8 Zal het niet te dien dage zijn, spreekt de HEERE, dat Ik de wijzen uit Edom, en het verstand uit Ezau's gebergte zal doen vergaan?
“Will I not on that day,” says Yahweh, “destroy the wise men from Edom and understanding out of the mountain of Esau?
9 Ook zullen uw helden, o Theman! versaagd zijn; opdat een ieder uit Ezau's gebergte door den moord worde uitgeroeid.
Your mighty men will be dismayed, Teman, so that every man may be cut off from the mountain of Esau by slaughter.
10 Om het geweld, begaan aan uw broeder Jakob, zal schaamte u bedekken; en gij zult uitgeroeid worden in eeuwigheid.
Because of the violence done to your brother Jacob, you will be covered with shame, and you will be cut off forever.

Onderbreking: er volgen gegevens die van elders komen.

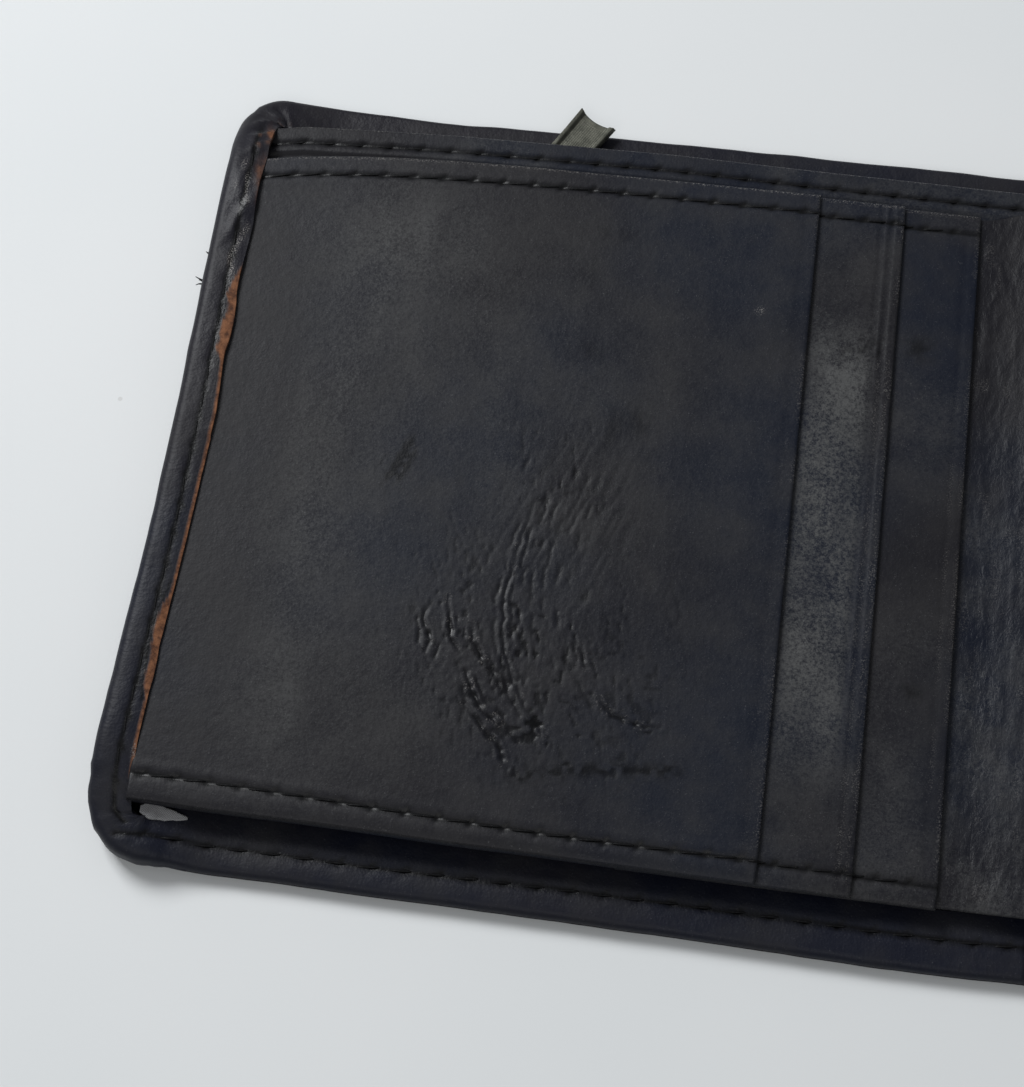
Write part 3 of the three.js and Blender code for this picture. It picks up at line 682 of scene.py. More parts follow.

11 Ten dage als gij tegenover stondt, ten dage als de uitlanders zijn heir gevangen voerden, en de vreemden tot zijn poorten introkken, en over Jeruzalem het lot wierpen, waart gij ook als een van hen.
On the day you stood aloof, on the day strangers carried away his wealth, and foreigners entered into his gates, and cast lots for Jerusalem, you were like one of them.
12 Toen zoudt gij niet gezien hebben op den dag uws broeders, den dag zijner vervreemding; noch u verblijd hebben over de kinderen van Juda, ten dage huns ondergangs; noch uw mond groot gemaakt hebben, ten dage der benauwdheid;
But do not gloat over your brother's day, in the day of his misfortune, and do not rejoice over the people of Judah in the day of their destruction; do not boast in the day of their distress.
13 Noch ter poorte Mijns volks ingegaan zijn, ten dage huns verderfs; noch gezien hebben, ook gij, op zijn kwaad, ten dage zijns verderfs; noch uw handen uitgestrekt hebben aan zijn heir, ten dage zijns verderfs;
Do not enter my people's gate in the day of their calamity; do not gloat over their affliction in the day of their disaster, do not loot their wealth in the day of their ruin.
14 Noch gestaan hebben op de wegscheiding, om zijn ontkomenen uit te roeien; noch zijn overgeblevenen overgeleverd hebben, ten dage der benauwdheid.
Do not stand at the crossroads to cut down his fugitives, and do not deliver up his survivors in the day of distress.
15 Want de dag des HEEREN is nabij, over al de heidenen; gelijk als gij gedaan hebt, zal u gedaan worden; uw vergelding zal op uw hoofd wederkeren.
For the day of Yahweh is near upon all the nations. As you have done, it will be done to you; your deeds will return on your own head.
16 Want gelijk gijlieden gedronken hebt op den berg Mijner heiligheid, zo zullen al de heidenen geduriglijk drinken; ja, zij zullen drinken en inzwelgen, en zullen zijn alsof zij er niet geweest waren.
For as you have drunk on my holy mountain, so will all the nations drink continually. They will drink and swallow and it will be as though they had never existed.
17 Maar op den berg Sions zal ontkoming zijn, en hij zal een heiligheid zijn; en die van het huis Jakobs zullen hun erfgoederen erfelijk bezitten.
But in Mount Zion there will be those that escape and it will be holy; and the house of Jacob shall possess their own possessions.
18 En Jakobs huis zal een vuur zijn, en Jozefs huis een vlam, en Ezau's huis tot een stoppel; en zij zullen tegen hen ontbranden, en zullen ze verteren, zodat Ezau's huis geen overgeblevene zal hebben; want de HEERE heeft het gesproken.
The house of Jacob will be a fire, and the house of Joseph a flame, and the house of Esau will be stubble, and they will burn them, and consume them. There will be no survivors to the house of Esau, for Yahweh has spoken it.”
19 En die van het zuiden zullen Ezau's gebergte, en die van de laagte zullen de Filistijnen erfelijk bezitten; ja, zij zullen het veld van Efraim en het veld van Samaria erfelijk bezitten; en Benjamin Gilead.
Those from the Negev will possess the mount of Esau and those of the Shepelah will possess the land of the Philistines. They will possess the land of Ephraim and the land of Samaria; and Benjamin will possess Gilead.
20 En de gevankelijk weggevoerden van dit heir der kinderen Israels, hetgeen der Kanaanieten was, tot Zarfath toe; en de gevankelijk weggevoerden van Jeruzalem, hetgeen in Sefarad is, zij zullen de steden van het zuiden erfelijk bezitten.
The exiles of this host of the people of Israel will possess the land of Canaan as far as Zarephath. The exiles of Jerusalem, who are in Sepharad, will possess the cities of the Negev.
21 En er zullen heilanden op den berg Sions opkomen, om Ezau's gebergte te richten; en het koninkrijk zal des HEEREN zijn.
Deliverers will go up to Mount Zion to rule over the hill country of Esau, and the kingdom will belong to Yahweh.